A guide to responsible shopping that won't cost the earth.

Abstract: 
Subtitled "How You Can Help", The Canadian Green Consumer Guide bills itself as a guide to "responsible shopping that won't cost the earth". Colourful, with lots of illustrations, (in fact, it's visually so "busy" that it's distracting to read) it provides helpful information for concerned consumers on a range of topics. Chapter headings include Food and Drink, Cleaners, Clothing and Toiletries, Gardening, and Travel and Leisure. There are helpful hints on low-impact camping, water-saving toilets, non-toxic cleaners, lawn care, ethical investing, and much else. There are short explanations of some major environmental problems, such as the greenhouse effect and the garbage crisis. Individual products and suppliers are frequently mentioned (especially Loblaws, whose products Pollution Probe is paid to endorse). Adapted by Pollution Probe from a European book by John Elkington and Julia Hailes, the Guide contains useful information for people who are trying to shop in an environmentally conscious way.

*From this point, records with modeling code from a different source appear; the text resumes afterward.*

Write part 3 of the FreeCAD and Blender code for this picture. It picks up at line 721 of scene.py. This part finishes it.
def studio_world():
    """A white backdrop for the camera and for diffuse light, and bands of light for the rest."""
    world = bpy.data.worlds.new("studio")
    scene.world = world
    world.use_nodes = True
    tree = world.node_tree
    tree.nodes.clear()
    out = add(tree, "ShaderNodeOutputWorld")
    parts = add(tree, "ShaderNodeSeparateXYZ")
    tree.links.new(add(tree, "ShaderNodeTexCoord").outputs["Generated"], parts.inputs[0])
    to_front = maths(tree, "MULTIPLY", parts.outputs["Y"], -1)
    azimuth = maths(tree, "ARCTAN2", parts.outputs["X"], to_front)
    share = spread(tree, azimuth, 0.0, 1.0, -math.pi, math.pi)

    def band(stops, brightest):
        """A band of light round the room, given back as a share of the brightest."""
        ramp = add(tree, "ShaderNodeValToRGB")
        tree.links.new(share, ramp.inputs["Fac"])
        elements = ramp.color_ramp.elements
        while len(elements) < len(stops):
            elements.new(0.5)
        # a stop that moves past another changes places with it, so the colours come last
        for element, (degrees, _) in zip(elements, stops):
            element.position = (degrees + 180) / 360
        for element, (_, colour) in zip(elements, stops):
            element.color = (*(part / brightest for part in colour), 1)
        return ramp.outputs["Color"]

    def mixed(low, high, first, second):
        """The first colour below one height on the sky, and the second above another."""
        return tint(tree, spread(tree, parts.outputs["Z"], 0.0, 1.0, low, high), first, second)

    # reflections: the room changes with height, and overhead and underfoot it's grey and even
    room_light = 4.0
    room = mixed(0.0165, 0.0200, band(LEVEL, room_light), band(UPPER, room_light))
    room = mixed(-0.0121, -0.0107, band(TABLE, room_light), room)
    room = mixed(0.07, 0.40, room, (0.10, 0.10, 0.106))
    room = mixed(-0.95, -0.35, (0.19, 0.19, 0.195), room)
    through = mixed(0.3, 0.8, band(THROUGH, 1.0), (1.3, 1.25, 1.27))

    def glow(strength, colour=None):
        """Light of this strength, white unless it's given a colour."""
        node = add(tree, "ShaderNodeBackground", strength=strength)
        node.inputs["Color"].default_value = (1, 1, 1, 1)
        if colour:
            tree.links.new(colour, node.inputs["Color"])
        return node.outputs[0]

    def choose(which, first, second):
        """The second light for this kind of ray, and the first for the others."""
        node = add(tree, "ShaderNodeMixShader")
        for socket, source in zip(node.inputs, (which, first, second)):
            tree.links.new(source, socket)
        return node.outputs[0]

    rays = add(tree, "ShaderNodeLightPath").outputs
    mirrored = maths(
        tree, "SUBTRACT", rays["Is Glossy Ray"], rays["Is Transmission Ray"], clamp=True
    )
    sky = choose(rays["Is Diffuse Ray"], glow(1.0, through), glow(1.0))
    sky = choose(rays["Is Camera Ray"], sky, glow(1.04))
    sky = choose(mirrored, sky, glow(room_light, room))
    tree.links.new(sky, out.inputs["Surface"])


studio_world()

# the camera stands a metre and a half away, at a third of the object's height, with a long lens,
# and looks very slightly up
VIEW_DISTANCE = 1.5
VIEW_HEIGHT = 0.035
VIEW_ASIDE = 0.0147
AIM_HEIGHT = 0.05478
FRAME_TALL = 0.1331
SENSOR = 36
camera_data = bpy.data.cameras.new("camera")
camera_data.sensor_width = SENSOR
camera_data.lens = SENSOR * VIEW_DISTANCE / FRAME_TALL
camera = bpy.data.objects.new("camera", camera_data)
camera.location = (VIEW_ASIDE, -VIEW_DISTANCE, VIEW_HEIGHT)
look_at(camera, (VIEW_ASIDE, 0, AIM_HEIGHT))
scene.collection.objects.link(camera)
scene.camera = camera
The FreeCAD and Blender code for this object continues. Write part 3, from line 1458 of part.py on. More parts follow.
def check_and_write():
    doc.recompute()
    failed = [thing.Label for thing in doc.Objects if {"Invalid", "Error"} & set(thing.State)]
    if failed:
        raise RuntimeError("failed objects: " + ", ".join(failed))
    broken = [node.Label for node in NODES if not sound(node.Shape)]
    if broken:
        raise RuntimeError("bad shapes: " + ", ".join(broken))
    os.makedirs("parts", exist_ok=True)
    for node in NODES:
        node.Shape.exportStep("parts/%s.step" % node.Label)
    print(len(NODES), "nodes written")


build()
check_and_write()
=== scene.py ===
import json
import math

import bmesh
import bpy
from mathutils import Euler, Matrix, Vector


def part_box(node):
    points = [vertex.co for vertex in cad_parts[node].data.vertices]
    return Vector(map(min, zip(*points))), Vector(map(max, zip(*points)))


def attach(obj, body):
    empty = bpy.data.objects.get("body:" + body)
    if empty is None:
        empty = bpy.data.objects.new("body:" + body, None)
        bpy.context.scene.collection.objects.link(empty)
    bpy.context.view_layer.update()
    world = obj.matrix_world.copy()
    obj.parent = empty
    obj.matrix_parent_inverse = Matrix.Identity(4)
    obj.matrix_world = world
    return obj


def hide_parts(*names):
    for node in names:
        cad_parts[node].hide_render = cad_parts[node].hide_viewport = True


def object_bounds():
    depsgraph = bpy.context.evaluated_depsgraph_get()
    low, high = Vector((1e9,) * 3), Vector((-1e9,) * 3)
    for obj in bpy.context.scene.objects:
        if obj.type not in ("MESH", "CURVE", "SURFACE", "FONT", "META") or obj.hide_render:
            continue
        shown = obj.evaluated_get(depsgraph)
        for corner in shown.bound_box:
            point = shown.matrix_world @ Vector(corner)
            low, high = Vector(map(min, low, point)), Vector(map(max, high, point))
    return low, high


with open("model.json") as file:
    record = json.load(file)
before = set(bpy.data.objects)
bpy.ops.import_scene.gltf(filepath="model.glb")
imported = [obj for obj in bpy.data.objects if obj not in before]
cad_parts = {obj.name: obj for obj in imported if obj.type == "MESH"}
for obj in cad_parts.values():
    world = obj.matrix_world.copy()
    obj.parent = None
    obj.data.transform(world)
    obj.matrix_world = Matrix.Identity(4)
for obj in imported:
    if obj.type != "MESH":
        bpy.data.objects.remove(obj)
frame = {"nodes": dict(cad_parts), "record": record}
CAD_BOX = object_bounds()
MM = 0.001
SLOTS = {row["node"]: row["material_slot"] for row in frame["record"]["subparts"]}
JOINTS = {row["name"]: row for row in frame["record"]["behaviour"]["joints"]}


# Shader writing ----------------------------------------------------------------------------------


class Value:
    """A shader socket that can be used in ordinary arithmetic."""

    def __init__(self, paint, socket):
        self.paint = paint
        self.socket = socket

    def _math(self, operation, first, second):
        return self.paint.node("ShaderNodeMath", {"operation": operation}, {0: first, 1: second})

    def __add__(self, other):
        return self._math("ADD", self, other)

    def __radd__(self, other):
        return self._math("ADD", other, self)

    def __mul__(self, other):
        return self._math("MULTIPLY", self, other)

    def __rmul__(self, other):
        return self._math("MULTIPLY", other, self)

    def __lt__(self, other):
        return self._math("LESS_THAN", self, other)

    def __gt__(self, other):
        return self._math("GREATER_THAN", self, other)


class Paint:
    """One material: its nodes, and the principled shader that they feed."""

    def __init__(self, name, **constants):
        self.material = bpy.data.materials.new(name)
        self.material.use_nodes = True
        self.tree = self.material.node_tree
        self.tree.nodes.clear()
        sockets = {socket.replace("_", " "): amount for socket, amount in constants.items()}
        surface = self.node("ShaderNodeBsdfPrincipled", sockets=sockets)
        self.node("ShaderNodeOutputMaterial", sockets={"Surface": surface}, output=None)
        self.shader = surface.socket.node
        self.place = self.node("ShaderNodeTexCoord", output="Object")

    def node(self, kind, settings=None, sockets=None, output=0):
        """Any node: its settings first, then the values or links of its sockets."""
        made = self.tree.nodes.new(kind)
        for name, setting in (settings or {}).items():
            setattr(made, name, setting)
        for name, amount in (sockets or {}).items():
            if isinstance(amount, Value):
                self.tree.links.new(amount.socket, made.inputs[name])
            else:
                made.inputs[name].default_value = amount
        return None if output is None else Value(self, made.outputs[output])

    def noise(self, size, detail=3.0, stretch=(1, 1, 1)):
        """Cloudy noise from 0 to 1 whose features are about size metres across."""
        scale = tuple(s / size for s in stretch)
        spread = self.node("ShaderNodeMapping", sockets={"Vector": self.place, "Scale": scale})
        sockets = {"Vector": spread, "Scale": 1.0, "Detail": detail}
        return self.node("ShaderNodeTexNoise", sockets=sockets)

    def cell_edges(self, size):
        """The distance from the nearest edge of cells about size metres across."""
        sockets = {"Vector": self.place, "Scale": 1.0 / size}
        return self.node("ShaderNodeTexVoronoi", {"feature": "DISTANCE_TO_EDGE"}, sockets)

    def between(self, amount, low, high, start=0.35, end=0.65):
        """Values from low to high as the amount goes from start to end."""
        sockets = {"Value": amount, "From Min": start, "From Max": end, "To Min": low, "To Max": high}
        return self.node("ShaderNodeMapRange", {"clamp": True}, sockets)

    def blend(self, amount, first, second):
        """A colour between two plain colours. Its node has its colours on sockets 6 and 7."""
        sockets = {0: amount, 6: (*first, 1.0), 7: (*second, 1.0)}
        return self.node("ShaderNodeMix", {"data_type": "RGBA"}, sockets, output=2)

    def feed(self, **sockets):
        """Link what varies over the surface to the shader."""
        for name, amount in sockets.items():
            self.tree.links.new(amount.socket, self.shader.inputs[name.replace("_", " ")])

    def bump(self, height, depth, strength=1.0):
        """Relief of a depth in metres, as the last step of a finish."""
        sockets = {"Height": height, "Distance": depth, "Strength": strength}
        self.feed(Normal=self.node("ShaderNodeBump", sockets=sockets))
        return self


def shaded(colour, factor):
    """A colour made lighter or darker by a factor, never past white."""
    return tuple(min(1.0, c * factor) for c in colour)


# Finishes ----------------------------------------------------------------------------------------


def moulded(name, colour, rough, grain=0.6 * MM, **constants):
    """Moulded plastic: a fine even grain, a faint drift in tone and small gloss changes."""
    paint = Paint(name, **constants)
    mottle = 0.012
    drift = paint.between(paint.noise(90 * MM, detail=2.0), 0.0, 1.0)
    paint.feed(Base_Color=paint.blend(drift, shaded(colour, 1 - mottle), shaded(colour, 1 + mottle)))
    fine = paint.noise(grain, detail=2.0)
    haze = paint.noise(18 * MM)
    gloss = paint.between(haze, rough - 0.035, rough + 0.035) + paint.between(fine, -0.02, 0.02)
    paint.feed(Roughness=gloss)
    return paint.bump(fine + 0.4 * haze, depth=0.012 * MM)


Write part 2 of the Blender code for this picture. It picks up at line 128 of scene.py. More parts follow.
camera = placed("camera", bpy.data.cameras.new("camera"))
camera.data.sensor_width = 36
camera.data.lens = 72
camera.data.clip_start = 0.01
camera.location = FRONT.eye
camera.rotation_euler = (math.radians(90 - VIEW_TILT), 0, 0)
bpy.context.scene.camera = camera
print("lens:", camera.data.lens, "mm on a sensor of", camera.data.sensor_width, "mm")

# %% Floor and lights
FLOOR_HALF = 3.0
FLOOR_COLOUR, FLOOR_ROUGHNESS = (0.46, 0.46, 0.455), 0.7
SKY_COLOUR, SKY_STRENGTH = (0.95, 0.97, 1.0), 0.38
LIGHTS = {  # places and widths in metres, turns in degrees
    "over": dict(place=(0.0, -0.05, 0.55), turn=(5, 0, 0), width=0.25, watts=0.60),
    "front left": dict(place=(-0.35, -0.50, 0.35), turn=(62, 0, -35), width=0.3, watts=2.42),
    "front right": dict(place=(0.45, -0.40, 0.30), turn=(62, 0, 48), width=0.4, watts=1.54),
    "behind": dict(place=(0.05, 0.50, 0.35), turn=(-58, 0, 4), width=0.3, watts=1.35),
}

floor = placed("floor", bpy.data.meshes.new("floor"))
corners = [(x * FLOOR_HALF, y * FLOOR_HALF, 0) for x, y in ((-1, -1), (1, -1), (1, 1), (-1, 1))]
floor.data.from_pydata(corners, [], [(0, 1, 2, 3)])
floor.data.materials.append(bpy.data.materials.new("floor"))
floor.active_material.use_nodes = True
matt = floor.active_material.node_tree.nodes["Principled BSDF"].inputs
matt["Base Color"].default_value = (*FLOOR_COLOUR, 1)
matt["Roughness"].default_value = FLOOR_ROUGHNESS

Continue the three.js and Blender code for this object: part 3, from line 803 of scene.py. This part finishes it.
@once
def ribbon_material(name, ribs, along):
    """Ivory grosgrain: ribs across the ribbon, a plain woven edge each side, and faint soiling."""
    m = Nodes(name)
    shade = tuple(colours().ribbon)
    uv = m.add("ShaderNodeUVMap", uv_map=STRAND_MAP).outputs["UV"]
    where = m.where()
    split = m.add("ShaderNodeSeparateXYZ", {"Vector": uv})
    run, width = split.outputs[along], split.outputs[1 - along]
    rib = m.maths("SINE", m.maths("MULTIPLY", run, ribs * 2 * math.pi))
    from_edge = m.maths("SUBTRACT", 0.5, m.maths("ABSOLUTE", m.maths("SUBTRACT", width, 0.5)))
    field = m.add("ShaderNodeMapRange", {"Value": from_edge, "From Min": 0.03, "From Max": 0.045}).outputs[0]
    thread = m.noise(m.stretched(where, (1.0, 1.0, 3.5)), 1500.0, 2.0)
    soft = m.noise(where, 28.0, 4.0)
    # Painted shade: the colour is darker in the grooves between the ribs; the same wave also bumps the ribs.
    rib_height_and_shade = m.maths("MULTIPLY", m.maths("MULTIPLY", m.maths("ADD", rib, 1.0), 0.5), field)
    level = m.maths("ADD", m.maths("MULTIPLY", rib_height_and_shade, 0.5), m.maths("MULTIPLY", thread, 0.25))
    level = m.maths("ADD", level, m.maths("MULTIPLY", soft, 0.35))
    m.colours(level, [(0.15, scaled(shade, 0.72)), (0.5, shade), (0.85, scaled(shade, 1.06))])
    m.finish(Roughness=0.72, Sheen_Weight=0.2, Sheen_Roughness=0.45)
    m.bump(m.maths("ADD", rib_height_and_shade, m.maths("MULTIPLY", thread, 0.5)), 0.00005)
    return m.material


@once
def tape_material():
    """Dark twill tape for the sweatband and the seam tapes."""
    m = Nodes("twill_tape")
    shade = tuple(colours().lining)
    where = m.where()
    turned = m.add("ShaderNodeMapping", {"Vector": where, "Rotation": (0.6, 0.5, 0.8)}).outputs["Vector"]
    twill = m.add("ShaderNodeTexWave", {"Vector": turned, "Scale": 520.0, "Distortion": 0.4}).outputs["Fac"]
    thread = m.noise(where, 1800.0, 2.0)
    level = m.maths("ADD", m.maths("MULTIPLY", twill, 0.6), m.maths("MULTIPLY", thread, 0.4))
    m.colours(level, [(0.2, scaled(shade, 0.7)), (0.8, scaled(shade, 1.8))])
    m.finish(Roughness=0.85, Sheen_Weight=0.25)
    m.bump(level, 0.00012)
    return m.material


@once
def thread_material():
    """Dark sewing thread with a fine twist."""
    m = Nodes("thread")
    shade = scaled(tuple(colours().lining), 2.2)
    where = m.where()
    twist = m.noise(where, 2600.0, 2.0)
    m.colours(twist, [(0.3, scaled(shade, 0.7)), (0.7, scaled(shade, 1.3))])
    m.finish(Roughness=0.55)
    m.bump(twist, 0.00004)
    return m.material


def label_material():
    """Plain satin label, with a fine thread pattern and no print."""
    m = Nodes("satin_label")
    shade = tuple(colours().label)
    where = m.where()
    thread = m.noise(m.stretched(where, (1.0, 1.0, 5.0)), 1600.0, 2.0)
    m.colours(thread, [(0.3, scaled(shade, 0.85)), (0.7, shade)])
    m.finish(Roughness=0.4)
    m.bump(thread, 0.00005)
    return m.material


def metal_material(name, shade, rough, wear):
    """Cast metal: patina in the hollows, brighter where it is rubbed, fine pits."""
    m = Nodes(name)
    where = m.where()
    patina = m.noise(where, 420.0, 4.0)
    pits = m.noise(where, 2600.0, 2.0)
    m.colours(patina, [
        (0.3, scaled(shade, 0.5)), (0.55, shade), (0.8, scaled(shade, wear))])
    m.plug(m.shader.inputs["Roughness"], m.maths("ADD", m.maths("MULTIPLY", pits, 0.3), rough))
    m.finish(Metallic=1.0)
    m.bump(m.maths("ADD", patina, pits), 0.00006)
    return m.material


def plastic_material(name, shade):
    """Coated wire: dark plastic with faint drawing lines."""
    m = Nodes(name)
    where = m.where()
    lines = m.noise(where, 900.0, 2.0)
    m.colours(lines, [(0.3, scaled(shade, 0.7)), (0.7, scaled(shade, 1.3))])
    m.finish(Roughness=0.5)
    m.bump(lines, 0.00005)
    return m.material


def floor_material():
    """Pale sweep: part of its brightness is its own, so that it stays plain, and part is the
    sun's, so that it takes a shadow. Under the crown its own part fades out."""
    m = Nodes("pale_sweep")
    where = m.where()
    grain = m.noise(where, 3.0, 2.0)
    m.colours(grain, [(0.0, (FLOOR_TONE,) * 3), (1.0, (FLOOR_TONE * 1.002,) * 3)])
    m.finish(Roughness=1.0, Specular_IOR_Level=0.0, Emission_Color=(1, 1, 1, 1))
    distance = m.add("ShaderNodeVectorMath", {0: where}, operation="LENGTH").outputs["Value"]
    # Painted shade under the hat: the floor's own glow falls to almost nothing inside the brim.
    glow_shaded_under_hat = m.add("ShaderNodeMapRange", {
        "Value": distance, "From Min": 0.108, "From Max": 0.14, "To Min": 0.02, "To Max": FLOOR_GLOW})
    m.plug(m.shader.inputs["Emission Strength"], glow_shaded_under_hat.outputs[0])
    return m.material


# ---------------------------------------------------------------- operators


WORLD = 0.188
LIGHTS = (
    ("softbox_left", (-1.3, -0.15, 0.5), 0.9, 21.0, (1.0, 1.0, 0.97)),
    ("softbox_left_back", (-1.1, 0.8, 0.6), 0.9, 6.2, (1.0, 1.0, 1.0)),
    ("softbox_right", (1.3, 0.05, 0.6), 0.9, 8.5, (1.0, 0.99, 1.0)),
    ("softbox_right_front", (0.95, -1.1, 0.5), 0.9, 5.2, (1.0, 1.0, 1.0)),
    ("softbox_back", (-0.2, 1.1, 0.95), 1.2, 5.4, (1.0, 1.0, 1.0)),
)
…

At the same time, the Guide is also deeply flawed, to the point where it may do as much harm as good. It touts the message that environmental problems are the fault of each of us as individuals, and that we can solve them by shopping more wisely. While no one would deny that it is important for us to be more aware and to make changes in our personal lifestyles, it is misleading in the extreme to suggest that this is where most of the problems, or most of the solutions, lie. For example, it's true that we should each try to make less use of private automobiles, but it's also true that if the government were to toughen vehicle emission standards, and if it were to make public transit more convenient and less expensive, it would have more effect than any amount of pleading with individual drivers to drive less. Similarly, it's all very well to urge us to try to avoid buying non-returnable pop bottles, but it would be a lot more effective if their manufacture was simply banned. Many environmental problems have a lot to do with bad policies and harmful structures, and need to be dealt with on the level of public policy. If we live downstream from a company dumping poison in the water (as millions of us do), we'd be a lot further ahead if we were able to get together and exert enough pressure to have those responsible jailed, and have the source cleaned up, than we would be each spending $235 to have our tap water tested, as the Canadian Green Consumer Guide suggests. By publishing a popular book that ignores the need for collective action and reduces environmental issues to individual consumer choices, Pollution Probe has made a contribution that is questionable at best.